As mentioned previously, the telescoping ramp has an upper section, a middle section, and a lower section with a typical section shown in FIG. 7. The shown section is generally aluminum and has a common shape among the three sections but for the width of the deck. In FIG. 5, a section was described as a generally inverted U shape with a deck and two flanking legs perpendicular to the deck and depending from the deck on the sides. FIG. 6 described securing one section to another using cooperating notches and stops on the legs of adjacent sections. A typical section has a length of approximately two feet with stops 5b in each leg 4 upon one end generally the end located towards the lower end of the ramp and notches 5a on the opposite end, generally the end located towards the upper end of the ramp or towards a tailgate or vehicle. The stops primarily prevent separation of adjacent sections when extended and under a wheel load. The stops are generally of the same material as the legs and joined to the legs in a connection that resists the wheel load applied to the ramp with a factor of safety increase. When the sections are extended, the ramp has a length of approximately six feet.

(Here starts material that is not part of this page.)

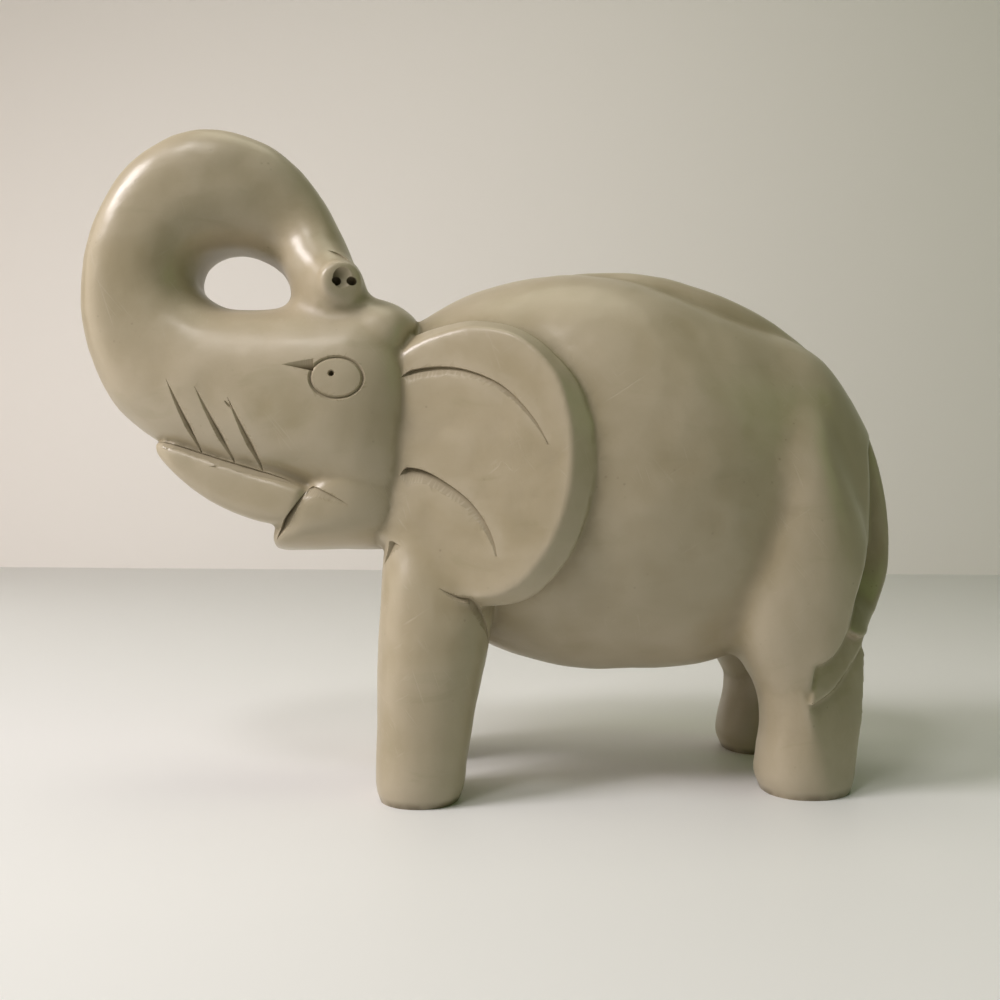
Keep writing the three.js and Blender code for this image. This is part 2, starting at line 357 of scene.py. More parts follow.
def ball(name: str, place: Place, size: Place) -> bpy.types.Object:
    """Makes a ball or an egg.

    Args:
        name: Name of the form.
        place: Its middle.
        size: Half of its length along X, Y and Z.

    Returns:
        The form.
    """
    bpy.ops.object.select_all(action="DESELECT")
    bpy.ops.mesh.primitive_uv_sphere_add(
        segments=32, ring_count=20, radius=MM, location=Vector(place) * MM
    )
    form = bpy.context.object
    form.name = name
    bpy.ops.transform.resize(value=size)
    bpy.ops.object.transform_apply(location=True, rotation=True, scale=True)
    return form


def prism(name: str, outline: Route, y_from: float, y_to: float) -> bpy.types.Object:
    """Makes a straight block from an outline of the side view.

    Args:
        name: Name of the block.
        outline: X and Z of its corners.
        y_from: Y of one end.
        y_to: Y of the other end.

    Returns:
        The block.
    """
    ends = [[(x, y, z) for x, z in outline] for y in (y_from, y_to)]
    return extruded(name, np.array(ends, float))


def cut_away(thing: bpy.types.Object, tool: bpy.types.Object, overlapping: bool = False) -> None:
    """Cuts a tool's shape out of an object.

    Args:
        thing: Object to cut.
        tool: Closed shapes that are taken away. They are used up.
        overlapping: Whether the shapes run into each other.
    """
    apply_modifier(
        thing, "BOOLEAN", operation="DIFFERENCE", solver="EXACT", object=tool, use_self=overlapping
    )
    bpy.data.objects.remove(tool)


def bisect_away(thing: bpy.types.Object, place: Vector, out: Vector) -> None:
    """Cuts off what lies beyond a plane, and closes the cut.

    Args:
        thing: Object to cut.
        place: Point of the plane, in metres.
        out: Direction in which the stone is taken away.
    """
    select_only(thing)
    bpy.ops.object.mode_set(mode="EDIT")
    bpy.ops.mesh.select_all(action="SELECT")
    bpy.ops.mesh.bisect(plane_co=place, plane_no=out, use_fill=True, clear_outer=True)
    bpy.ops.object.mode_set(mode="OBJECT")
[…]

From the aforementioned description, a telescoping ramp stored upon a tailgate has been described. The telescoping ramp is uniquely capable of providing a ramp that collapses into a box temporarily secured upon a tailgate of a vehicle like a pickup truck. The ramp and its various components may be manufactured from many materials including but not limited to polymers, rugged plastics, steel, ferrous metals, aluminum, and non-ferrous metals and their alloys, and composites.

As such, those skilled in the art will appreciate that the conception, upon which this disclosure is based, may readily be utilized as a basis for the designing of other structures, methods and systems for carrying out the several purposes of the present invention. Therefore, the claims include such equivalent constructions insofar as they do not depart from the spirit and the scope of the present invention.